OBJECTIVE: Only the lines from the one with "zip(*points))), Vector(map(max, zip(*points)))" through the one with "bpy.context.scene.collection.objects.link(empty)" are to be restated, word for word, with both of them included.

RECORDS SUPPLIED:
§ §

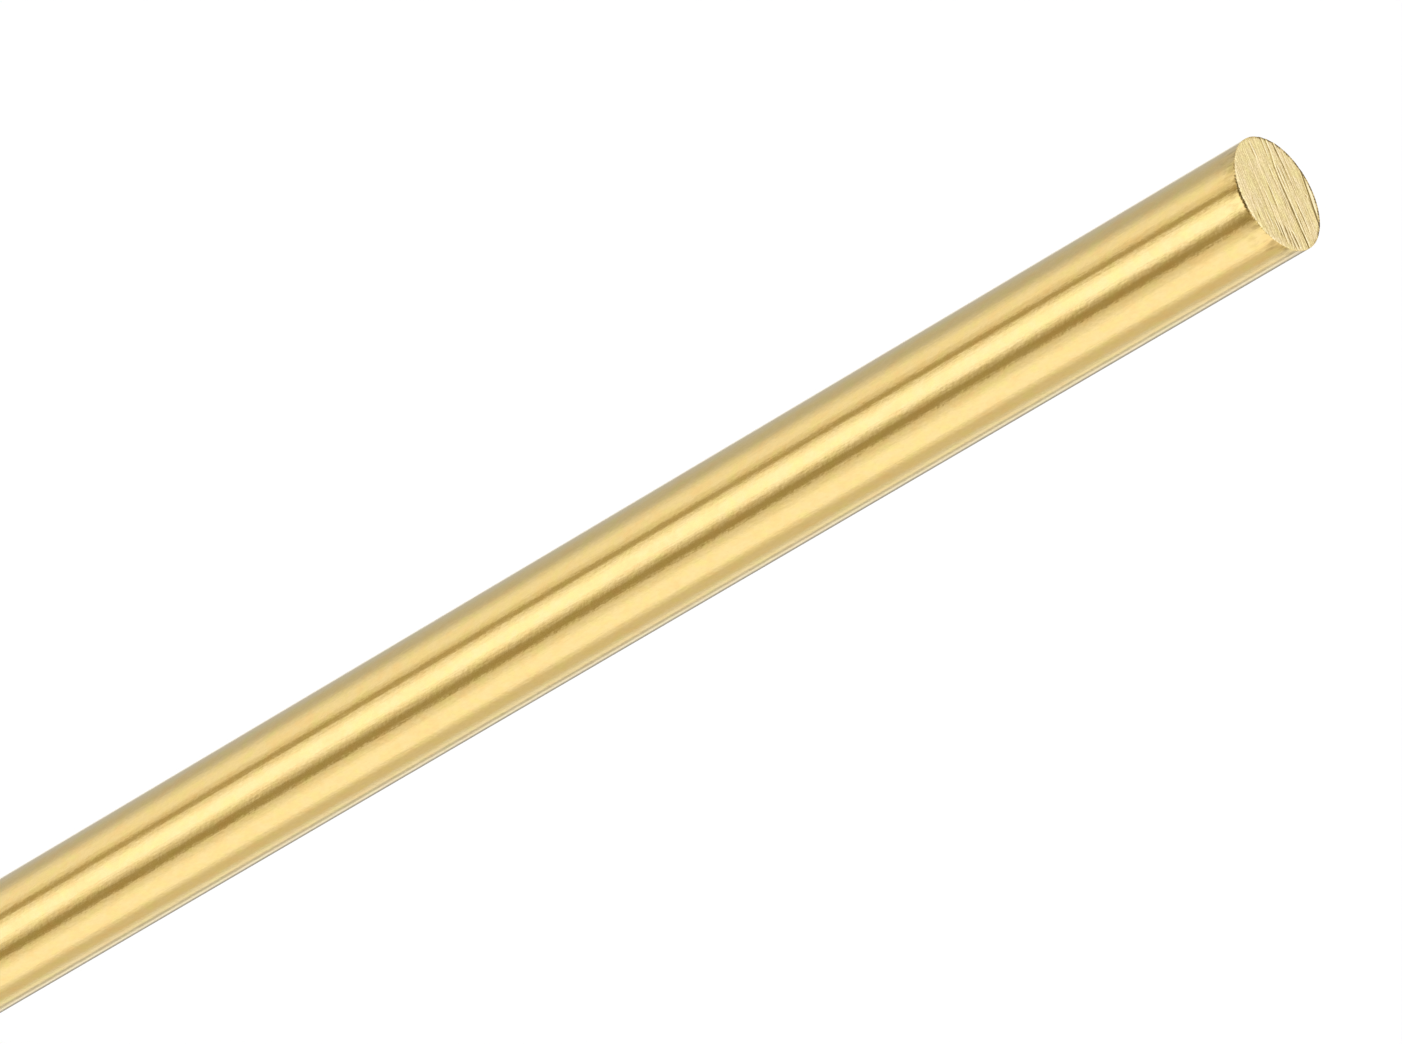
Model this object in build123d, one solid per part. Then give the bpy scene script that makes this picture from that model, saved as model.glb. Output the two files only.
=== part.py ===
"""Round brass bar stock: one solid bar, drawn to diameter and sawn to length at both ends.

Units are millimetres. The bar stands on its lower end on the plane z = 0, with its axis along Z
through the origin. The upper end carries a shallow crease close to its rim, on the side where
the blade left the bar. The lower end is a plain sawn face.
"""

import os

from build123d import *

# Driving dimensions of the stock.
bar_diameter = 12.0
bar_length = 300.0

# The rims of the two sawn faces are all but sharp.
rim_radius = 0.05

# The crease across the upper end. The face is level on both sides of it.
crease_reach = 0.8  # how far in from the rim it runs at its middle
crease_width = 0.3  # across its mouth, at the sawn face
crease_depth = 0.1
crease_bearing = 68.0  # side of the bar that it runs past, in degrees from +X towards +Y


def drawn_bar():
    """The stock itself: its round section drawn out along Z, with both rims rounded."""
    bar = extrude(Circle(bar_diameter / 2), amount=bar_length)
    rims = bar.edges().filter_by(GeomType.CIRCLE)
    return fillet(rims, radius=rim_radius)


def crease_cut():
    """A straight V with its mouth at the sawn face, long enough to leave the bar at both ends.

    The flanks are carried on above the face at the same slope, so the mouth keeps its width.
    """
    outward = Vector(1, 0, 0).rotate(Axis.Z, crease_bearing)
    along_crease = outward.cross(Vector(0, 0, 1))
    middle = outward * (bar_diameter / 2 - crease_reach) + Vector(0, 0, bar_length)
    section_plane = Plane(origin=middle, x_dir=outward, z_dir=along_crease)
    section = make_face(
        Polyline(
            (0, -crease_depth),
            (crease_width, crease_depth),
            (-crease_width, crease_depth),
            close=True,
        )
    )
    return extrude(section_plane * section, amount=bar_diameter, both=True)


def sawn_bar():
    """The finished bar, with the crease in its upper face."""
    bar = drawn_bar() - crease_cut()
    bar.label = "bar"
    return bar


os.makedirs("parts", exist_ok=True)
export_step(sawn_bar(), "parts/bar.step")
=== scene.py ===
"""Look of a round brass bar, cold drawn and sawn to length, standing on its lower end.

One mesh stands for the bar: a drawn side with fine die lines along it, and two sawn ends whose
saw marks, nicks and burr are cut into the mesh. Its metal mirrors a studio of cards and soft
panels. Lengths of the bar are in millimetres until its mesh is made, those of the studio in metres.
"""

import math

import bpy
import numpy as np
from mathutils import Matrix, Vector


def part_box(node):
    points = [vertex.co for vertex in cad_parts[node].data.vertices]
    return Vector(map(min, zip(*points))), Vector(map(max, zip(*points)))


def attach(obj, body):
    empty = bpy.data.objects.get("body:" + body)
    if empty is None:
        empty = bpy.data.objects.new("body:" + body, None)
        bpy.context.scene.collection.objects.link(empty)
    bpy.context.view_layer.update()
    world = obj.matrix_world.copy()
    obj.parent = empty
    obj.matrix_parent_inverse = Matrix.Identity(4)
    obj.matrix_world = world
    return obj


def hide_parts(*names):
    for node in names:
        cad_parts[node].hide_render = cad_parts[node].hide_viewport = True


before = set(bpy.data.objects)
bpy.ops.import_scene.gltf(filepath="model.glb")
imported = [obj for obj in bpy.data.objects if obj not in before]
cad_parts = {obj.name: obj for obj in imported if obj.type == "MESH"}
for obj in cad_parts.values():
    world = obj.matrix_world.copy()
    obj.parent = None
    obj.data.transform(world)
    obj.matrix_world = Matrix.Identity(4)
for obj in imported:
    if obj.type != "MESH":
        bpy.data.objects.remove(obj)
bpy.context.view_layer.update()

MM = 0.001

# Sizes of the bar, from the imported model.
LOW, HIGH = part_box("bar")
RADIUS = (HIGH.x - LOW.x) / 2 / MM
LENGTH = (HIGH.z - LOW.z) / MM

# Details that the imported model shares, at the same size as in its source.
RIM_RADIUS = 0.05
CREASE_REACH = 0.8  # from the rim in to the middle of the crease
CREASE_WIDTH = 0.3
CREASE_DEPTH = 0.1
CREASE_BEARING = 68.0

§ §

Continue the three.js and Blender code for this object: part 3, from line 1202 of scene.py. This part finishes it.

§ §

CORRECT RESPONSE:
    return Vector(map(min, zip(*points))), Vector(map(max, zip(*points)))


def attach(obj, body):
    empty = bpy.data.objects.get("body:" + body)
    if empty is None:
        empty = bpy.data.objects.new("body:" + body, None)
        bpy.context.scene.collection.objects.link(empty)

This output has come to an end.